Consider the Lord Jesus Christ. "When he was reviled, he did not revile in return; when he suffered, he did not threaten, but continued entrusting himself to him who judges justly" (1 Peter 2:23). Was this weakness? Or was it the ultimate display of strength and honor? He had all the power of the universe at His command, yet He did not call down legions of angels to win the argument with the Pharisees or the dispute with Pilate. His honor was not in His reputation before men, but in His perfect obedience to His Father. This proverb points us to that same standard. The ability to cease from strife is a glorious thing because it is a Christlike thing. It demonstrates that a man is not a slave to his pride, but is rather a servant of the Prince of Peace.


Verse by Verse Commentary

3a It is a glory for a man to cease quarreling,

The first clause establishes the principle. The word for "glory" here is kabod in the Hebrew, which means weight, substance, and honor. It is not a superficial thing. It is the real weight of a man's character. And what gives a man this substantial character? The ability to "cease" from strife. The image is one of sitting down, of keeping aloof, of refusing to be drawn in. Abraham exemplified this when he told Lot, "Let there be no strife between you and me" (Gen 13:8). He had the right, as the elder and the one called by God, to take the best land. But for the sake of peace, he let it go. This was his glory. This is not advocating for cowardice or for failing to contend for the faith. There are certainly times when a man must stand and fight. But Proverbs is a book of wisdom, and wisdom knows how to distinguish a necessary battle from a pointless brawl. The honorable man has the discernment to know the difference and the self-control to act on it. He is not triggered. He is not reactive. He is a master of his own spirit, and that is a glorious thing.

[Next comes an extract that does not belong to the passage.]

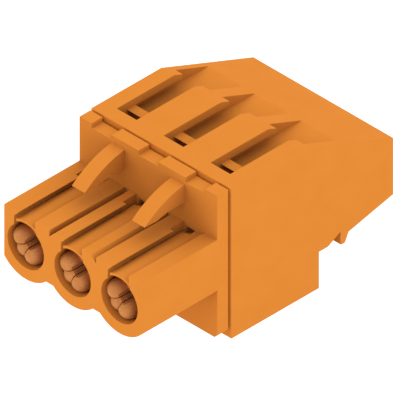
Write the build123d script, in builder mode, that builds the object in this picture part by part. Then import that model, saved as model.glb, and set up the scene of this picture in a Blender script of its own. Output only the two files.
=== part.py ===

3b But any ignorant fool will break out in dispute.

The contrast is stark. While the honorable man sits down, the fool "breaks out." The Hebrew word here, yitgalla, has the sense of showing one's teeth, of baring oneself for a fight. It is an animalistic, reflexive action. The fool has no internal governor. Whatever impulse he feels, he acts on. He is all exposed nerve endings. The slightest provocation, real or imagined, will cause him to erupt. Why? Because the fool is fundamentally insecure. His entire sense of self is built on the shifting sands of his own pride. He must fight over every little thing because he feels that his very existence is at stake. He meddles in quarrels that are not his own (Prov 26:17). He loves the sound of his own voice in an argument. He is described as "ignorant" because he lacks the fundamental knowledge that begins with the fear of the Lord. He does not know God, he does not know himself, and so he lives in a state of perpetual, reactive agitation. Anyone can do this. It takes no character, no wisdom, no strength to pick a fight. It is the default setting of our fallen, foolish hearts.


Application

The application of this proverb ought to strike us right between the eyes, especially in an age of social media where everyone is a fool breaking out in dispute over everything and nothing. This verse calls us to a radical counter-culture of quiet strength. For the Christian, this is not just good advice; it is a gospel imperative.

First, we must recognize our own inner fool. Our natural inclination is not to cease from strife, but to justify ourselves, to win the argument, to vindicate our pride. We are all, by nature, fools who will break out in dispute. We must confess this. Our contentiousness is not a sign of our strength, but of our sin. We need a righteousness that is not our own.

Second, we must look to Christ as the ultimate honorable man. He is the one who, for the glory set before Him, endured the cross, despising the shame. He absorbed all the strife of our sin, all the quarreling of our rebellion against God, and He put it to death in His own body. He made peace by the blood of His cross (Col 1:20). He is our peace. When we are united to Him by faith, His peace begins to rule in our hearts.

Therefore, the Christian man pursues peace because he is secure. He does not need to win every argument because his ultimate vindication is in Christ. He can afford to be gracious, to overlook an offense, to cease from quarreling, because he knows his identity is not on the line. His identity is hidden with Christ in God. A man who truly knows he is a justified son of the King does not have to act like a brawling street urchin. He can walk away from a foolish dispute with a quiet confidence, not because he is weak, but because he has been made strong in the Lord. His glory is not in his own performance, but in the finished work of the Prince of Peace.